### What needs to be done:
Search the material below for the word "names". Copy every line that has it.

### Data segment:
--

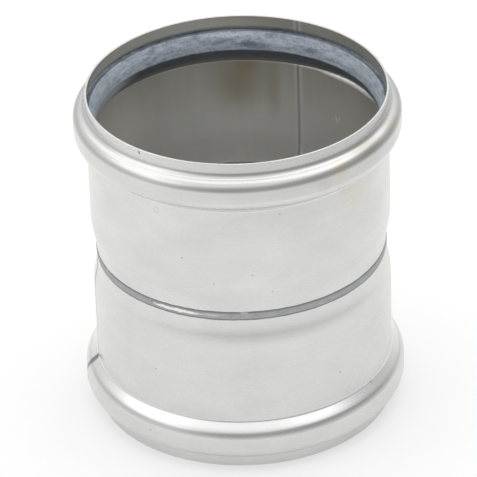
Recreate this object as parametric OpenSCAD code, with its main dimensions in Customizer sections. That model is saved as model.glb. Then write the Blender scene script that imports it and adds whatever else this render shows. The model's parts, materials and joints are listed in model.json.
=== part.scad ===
// Double socket coupling for a round metal flue.
// Two equal sockets of formed sheet metal stand neck to neck on one girth weld, with their mouths outwards.
// A rolled groove behind each rim holds a rubber lip seal, which grips the pipe pushed in there.
// The origin is the centre of the lower rim, and +Z runs along the duct.

/* [Pipe and sheet] */
// Outer diameter of the pipe that each socket takes
pipe_d = 80; // [60:1:200]
// Radial clearance of the pipe in the socket wall
pipe_clearance = 0.3; // [0.1:0.05:1]
// Thickness of the sheet
sheet = 0.6; // [0.4:0.05:1]

/* [Socket] */
// Length of one socket, from the middle of the girth weld to the rim
socket_length = 47.4; // [40:0.2:90]
// Straight collar between the rim and the seal groove
collar_length = 3.7; // [2:0.1:8]
// Radial step from the socket wall in to the neck, which stops the pipe
neck_step = 1.2; // [0.8:0.1:3]
// Straight length of the neck beside the middle of the girth weld
neck_straight = 3; // [2.5:0.1:6]
// Axial length of the taper from the neck out to the socket wall
neck_taper = 6.1; // [3:0.1:12]
// Bend radius at the foot of the taper
neck_round = 4; // [1:0.5:8]
// Bend radius where the taper meets the socket wall
wall_round = 8; // [2:0.5:14]

/* [Seal groove] */
// Depth of the groove, measured out from the socket wall
groove_depth = 3.4; // [2.6:0.1:5]
// Axial length of the groove's steep flank, beside the collar
mouth_flank = 1.15; // [0.9:0.05:4]
// Axial length of the groove's straight face
groove_face = 6.4; // [5.5:0.1:9]
// Axial length of the groove's sloping flank, beside the socket wall
wall_flank = 3.4; // [2.4:0.1:6]
// Outer bend radius between the collar and the steep flank
collar_bend = 1.7; // [0.5:0.1:2.5]
// Outer bend radius between the steep flank and the straight face
mouth_bend = 2.8; // [1.2:0.1:4]
// Outer bend radius between the straight face and the sloping flank
wall_bend = 2.8; // [1.2:0.1:4]
// Outer bend radius between the sloping flank and the socket wall
foot_bend = 1; // [0.3:0.1:2]

/* [Welds] */
// Width of the girth weld that joins the two necks
girth_weld_width = 2.6; // [1.6:0.1:4]
// Rise of the girth weld above the sheet, outside and inside
girth_weld_rise = 0.15; // [0.05:0.05:0.4]
// Width of the weld along each socket's seam
seam_width = 1.6; // [0.8:0.1:3]
// Rise of the seam weld above the sheet, outside and inside
seam_rise = 0.08; // [0.04:0.02:0.2]
// Place of the upper socket's seam round the duct, in degrees from +X
upper_seam_angle = 64.5; // [0:0.5:359]
// Place of the lower socket's seam round the duct, in degrees from +X
lower_seam_angle = 187; // [0:0.5:359]

/* [Lip seal] */
// Clearance of the seal in its groove
seal_clearance = 0.12; // [0.1:0.02:0.4]
// How far the free lip stands inside the pipe's surface
lip_bite = 1.7; // [0.8:0.1:3]
// Length of the lip's straight land
lip_land = 2.2; // [1:0.1:3]
// Distance from the groove's collar corner down to the end of the lip
lip_depth = 5.8; // [4.8:0.1:6.4]
// How far the seal's nose lies outside the lip
nose_setback = 1.2; // [0.4:0.1:1.6]
// Distance from the groove's collar corner down to the seal's nose
nose_depth = 0.5; // [0.3:0.1:1]
// Rounding of the seal's nose
nose_round = 0.3; // [0.1:0.1:0.6]
// Width of the notch behind the nose, which lets the lip bend outwards
notch_width = 1.6; // [1:0.1:2.4]
// Depth of the notch behind the nose
notch_depth = 1.2; // [0.6:0.1:2]
// How far the seal's toe lies outside the lip
toe_setback = 1.6; // [1:0.1:2]
// Height of the seal's toe above the groove's foot
toe_height = 2.2; // [1.6:0.1:3]
// Rounding of the seal's toe
toe_round = 0.3; // [0.1:0.1:0.6]
// Slope of the seal's underside, which falls outwards, in degrees
seat_angle = 10; // [0:1:20]

/* [Hidden] */
$fn = 96;
steel = "#d3d3cf";
weld_steel = "#9a9b9b";
seal_rubber = "#77818a";
// Steps in each bend of a section
bend_steps = 7;
// Steps across the crown of the girth weld
crown_steps = 8;
// Share of a straight that the bends at its two ends may use between them
bend_share = 0.98;

// Radii of the sheet's outer side
wall_r = pipe_d / 2 + pipe_clearance + sheet;
neck_r = wall_r - neck_step;
groove_r = wall_r + groove_depth;
// Heights in one socket, measured from the middle of the girth weld
collar_z = socket_length - collar_length;
face_top_z = collar_z - mouth_flank;
face_foot_z = face_top_z - groove_face;
foot_z = face_foot_z - wall_flank;
wall_z = neck_straight + neck_taper;

// Corners of the sheet's outer side from the weld to the rim, and the bend radius at each
socket_corners = [
    [neck_r, girth_weld_width / 2],
    [neck_r, neck_straight],
    [wall_r, wall_z],
    [wall_r, foot_z],
    [groove_r, face_foot_z],
    [groove_r, face_top_z],
    [wall_r, collar_z],
    [wall_r, socket_length]
];
socket_bends = [0, neck_round, wall_round, foot_bend, wall_bend, mouth_bend, collar_bend, 0];

function unit(v) = v / norm(v);
function outward(v) = unit([v[1], -v[0]]);
function reversed(list) = [for (i = [len(list) - 1:-1:0]) list[i]];

// A corner moved square to both of its straights, and the end of a path moved square to its one straight
function moved_corner(a, p, b, shift) = let (
    n = outward(p - a),
    m = outward(b - p)
) p + (n + m) * shift / (1 + n * m);
function moved_path(path, shift) = let (last = len(path) - 1) [
    for (i = [0:last])
        i == 0 ? path[0] + outward(path[1] - path[0]) * shift
        : i == last ? path[last] + outward(path[last] - path[last - 1]) * shift
        : moved_corner(path[i - 1], path[i], path[i + 1], shift)
];

// Half the angle between the two straights that meet at a corner
function half_angle(a, p, b) = acos(unit(a - p) * unit(b - p)) / 2;

// How far each bend of a closed list of corners would reach along its straights
function reaches(corners, bends) = let (n = len(corners)) [
    for (i = [0:n - 1])
        bends[i] == 0 ? 0
        : bends[i] / tan(half_angle(corners[(i + n - 1) % n], corners[i], corners[(i + 1) % n]))
];

// How much of its reach a bend keeps, so that it and the bend at the straight's other end both fit
function fit(a, b, reach_sum) = reach_sum == 0 ? 1 : min(1, bend_share * norm(b - a) / reach_sum);

// The round at a corner: an arc that touches both straights
function bend(a, p, b, reach) = let (
    u = unit(a - p),
    w = unit(b - p),
    half = half_angle(a, p, b),
    centre = p + unit(u + w) * reach / cos(half),
    start = p + u * reach - centre,
    turn = (180 - 2 * half) * sign(cross(p - a, b - p))
) [
    for (k = [0:bend_steps]) let (t = turn * k / bend_steps)
        centre + [start[0] * cos(t) - start[1] * sin(t), start[0] * sin(t) + start[1] * cos(t)]
];

// A closed outline with its corners bent
function bent_outline(corners, bends) = let (
    n = len(corners),
    wish = reaches(corners, bends)
) [
    for (i = [0:n - 1])
        let (
            a = corners[(i + n - 1) % n],
            p = corners[i],
            b = corners[(i + 1) % n],
            back = fit(a, p, wish[(i + n - 1) % n] + wish[i]),
            ahead = fit(p, b, wish[i] + wish[(i + 1) % n])
        )
        each bends[i] == 0 ? [p] : bend(a, p, b, wish[i] * min(back, ahead))
];

// A path with its corners bent, moved outwards by shift, which keeps one thickness round each bend
function bent_path(corners, bends, shift) = let (
    path = moved_path(corners, shift),
    moved_bends = [
        for (i = [0:len(path) - 1])
            bends[i] == 0 ? 0
            : bends[i] + shift * sign(cross(path[i] - path[i - 1], path[i + 1] - path[i]))
    ]
) bent_outline(path, moved_bends);

// Points of a shallow arc that stands rise above the radius r, from height z0 to height z1
function crown(r, rise, z0, z1) = [
    for (k = [0:crown_steps]) let (t = k / crown_steps) [r + 4 * rise * t * (1 - t), z0 + (z1 - z0) * t]
];

// Section of the sheet between two sides that lie extra above its real ones
module sheet_section(extra = 0) {
    polygon(concat(
        bent_path(socket_corners, socket_bends, extra),
        reversed(bent_path(socket_corners, socket_bends, -sheet - extra))
    ));
}

// One socket: the formed sheet, and the weld that closed it into a tube
module socket(seam_angle) {
    seam_turn = seam_width / wall_r * 180 / PI;
    color(steel) {
        rotate_extrude() sheet_section();
        rotate([0, 0, seam_angle - seam_turn / 2]) rotate_extrude(angle = seam_turn) sheet_section(seam_rise);
    }
}

// Space inside the sheet in which the seal may lie
module groove_space() {
    side = bent_path(socket_corners, socket_bends, -sheet - seal_clearance);
    polygon(concat([[0, side[0][1]]], side, [[0, socket_length]]));
}

// Section of the seal: its free form towards the pipe, and the form of the groove at its back
module seal_section() {
    lip = [pipe_d / 2 - lip_bite, collar_z - lip_depth];
    nose = [lip[0] + nose_setback, collar_z - nose_depth];
    toe = [lip[0] + toe_setback, foot_z + toe_height];
    seat_fall = (groove_r - toe[0]) * tan(seat_angle);
    intersection() {
        groove_space();
        polygon(bent_outline(
            [
                [groove_r, toe[1] - seat_fall],
                [groove_r, collar_z],
                nose + [notch_width, -notch_depth],
                nose,
                lip + [0, lip_land],
                lip,
                toe
            ],
            [0, 0, 0, nose_round, 0, 0, toe_round]
        ));
    }
}

module seal() {
    color(seal_rubber) rotate_extrude() seal_section();
}

// Places a child that is drawn for the upper socket, and mirrors it for the lower one
module at_upper() {
    translate([0, 0, socket_length]) children();
}

module at_lower() {
    translate([0, 0, socket_length]) mirror([0, 0, 1]) children();
}

module upper_socket() {
    at_upper() socket(upper_seam_angle);
}

module lower_socket() {
    at_lower() socket(lower_seam_angle);
}

// The girth weld, through the full thickness of both necks
module girth_weld() {
    edge_z = girth_weld_width / 2;
    color(weld_steel) at_upper() rotate_extrude() polygon(concat(
        crown(neck_r, girth_weld_rise, -edge_z, edge_z),
        crown(neck_r - sheet, -girth_weld_rise, edge_z, -edge_z)
    ));
}

module upper_seal() {
    at_upper() seal();
}

module lower_seal() {
    at_lower() seal();
}

upper_socket();
lower_socket();
girth_weld();
upper_seal();
lower_seal();
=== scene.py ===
import json
import logging
import math
from dataclasses import dataclass, field
from enum import Enum
from typing import Any, Callable

import bmesh
import bpy
from mathutils import Matrix, Vector, noise


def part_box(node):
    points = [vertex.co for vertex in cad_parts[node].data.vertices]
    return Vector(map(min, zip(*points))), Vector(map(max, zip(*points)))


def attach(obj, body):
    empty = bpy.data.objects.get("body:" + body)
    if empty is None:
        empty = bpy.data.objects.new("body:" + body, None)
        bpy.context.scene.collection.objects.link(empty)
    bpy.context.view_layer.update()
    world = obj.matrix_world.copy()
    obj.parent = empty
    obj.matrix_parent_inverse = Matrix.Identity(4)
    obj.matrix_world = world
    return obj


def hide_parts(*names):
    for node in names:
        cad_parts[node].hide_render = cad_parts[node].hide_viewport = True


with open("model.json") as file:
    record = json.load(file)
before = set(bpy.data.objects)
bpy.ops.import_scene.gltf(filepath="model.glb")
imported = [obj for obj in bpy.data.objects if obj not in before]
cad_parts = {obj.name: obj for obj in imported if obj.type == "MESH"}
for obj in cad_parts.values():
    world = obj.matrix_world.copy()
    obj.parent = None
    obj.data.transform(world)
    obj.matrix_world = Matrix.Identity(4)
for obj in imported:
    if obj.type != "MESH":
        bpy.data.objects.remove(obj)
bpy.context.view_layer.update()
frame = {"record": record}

# What a node gives and another takes
Socket = bpy.types.NodeSocket
MM = 0.001
# Steps of a turned ring: a step is 0.7 mm of the duct's outside
RING_STEPS = 384
# Steps of the weld's ring, fine enough for its ripples
WELD_STEPS = 1440
# Share of a straight that the bends at its two ends may use between them, as on the formed part
BEND_SHARE = 0.98
# How near a point lies to the place that a selection asks for
NEAR = 0.01
# Inputs and output of a Mix node that mixes colours
MIX_UNDER = 6
MIX_OVER = 7
MIX_RESULT = 2
# A range that eases in and out, and the ends of one that falls from full to nothing
EASED = {"interpolation_type": "SMOOTHSTEP"}
FALLING = {"To Min": 1.0, "To Max": 0.0}
# Size of the wander in a mark's edge
MARK_WANDER = 1.2
# How many times its own size a mark reaches in and out, and the least size that counts there
MARK_DEPTH = 3
MARK_LEAST = 4.0
# How far the seam's dark line fades to each side of its edge, as a share of its half width
SEAM_FADE = 0.5
# How much more a large face counts than a small one when a point's normal is worked out
FACE_WEIGHT = 80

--

### Task solution:
def hide_parts(*names):
    for node in names:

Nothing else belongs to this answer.